Richard and Anna Infield


Richard and Anna Infield


Anna’s story…
I’m a veterinary nurse and have always enjoyed the outdoors, but I never imagined when I joined Muddy Matches that it would result in me driving a tractor with a full trailer of straw bales along the A1 – not to mention marriage and a new baby!


It all began back in May 2009 when I joined Muddy Matches and started looking for someone near where I was living, on the Norfolk-Suffolk border. I’d been single for four years and had two children from a previous relationship, so it wasn’t easy to meet new people as a single mum.


But after a few months on the site I just happened to click on the Bedfordshire area one day, which is where I saw Richard’s profile.


Pretty quickly we got in touch and then on the very first phone call we spoke for two hours, so I knew I liked him before we met up for a meal at Newmarket a few days later. I’m not from a farming background, but love horses, which meant I joined the Pony Club as a teenager, rather than Young Farmers.


Richard was working hard in the family business when he was in his teens and 20s, so didn’t really make time for dating. I’ve since discovered just how hands-on dairy farming is and I love it and help wherever I can, feeding calves, driving tractors and doing whatever is needed. Richard and I got married a year ago and have just had a baby, Jack.
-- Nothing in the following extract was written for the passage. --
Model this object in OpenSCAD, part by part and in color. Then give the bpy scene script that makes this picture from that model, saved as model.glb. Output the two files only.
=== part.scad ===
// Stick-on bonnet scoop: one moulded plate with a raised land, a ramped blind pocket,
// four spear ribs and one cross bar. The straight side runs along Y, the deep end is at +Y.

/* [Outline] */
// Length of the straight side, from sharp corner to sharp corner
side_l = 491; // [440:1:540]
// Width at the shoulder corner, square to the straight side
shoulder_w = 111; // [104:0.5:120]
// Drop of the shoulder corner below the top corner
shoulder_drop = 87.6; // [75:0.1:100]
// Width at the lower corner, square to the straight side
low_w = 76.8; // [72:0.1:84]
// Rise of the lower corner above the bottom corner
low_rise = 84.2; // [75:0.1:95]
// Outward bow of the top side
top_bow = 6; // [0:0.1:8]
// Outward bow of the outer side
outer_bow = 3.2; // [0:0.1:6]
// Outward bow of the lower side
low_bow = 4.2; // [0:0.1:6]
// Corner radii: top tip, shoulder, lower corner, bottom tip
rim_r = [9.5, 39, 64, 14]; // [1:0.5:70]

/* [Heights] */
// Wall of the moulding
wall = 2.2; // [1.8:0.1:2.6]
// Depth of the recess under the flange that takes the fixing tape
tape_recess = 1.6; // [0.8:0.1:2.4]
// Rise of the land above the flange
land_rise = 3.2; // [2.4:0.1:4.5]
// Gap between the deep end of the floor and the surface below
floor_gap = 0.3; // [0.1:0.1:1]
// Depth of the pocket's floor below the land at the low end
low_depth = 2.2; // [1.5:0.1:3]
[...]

And the older children have adjusted really well to living on a farm.


 There have been a few baptisms of fire – the most memorable of which was when Richard, his father and I were all loading straw bales on a farm six miles away from home and I suddenly realised that I had to pick my children up from school about an hour later!


There was no option – I had to get in the tractor and haul the fully laden trailer all the way up the busy A1 in a convoy, with Richard in front and my father-in-law behind! But it doesn’t faze me now – last year I carted about 90% of the silage home. It has all turned out really well and I couldn’t be happier.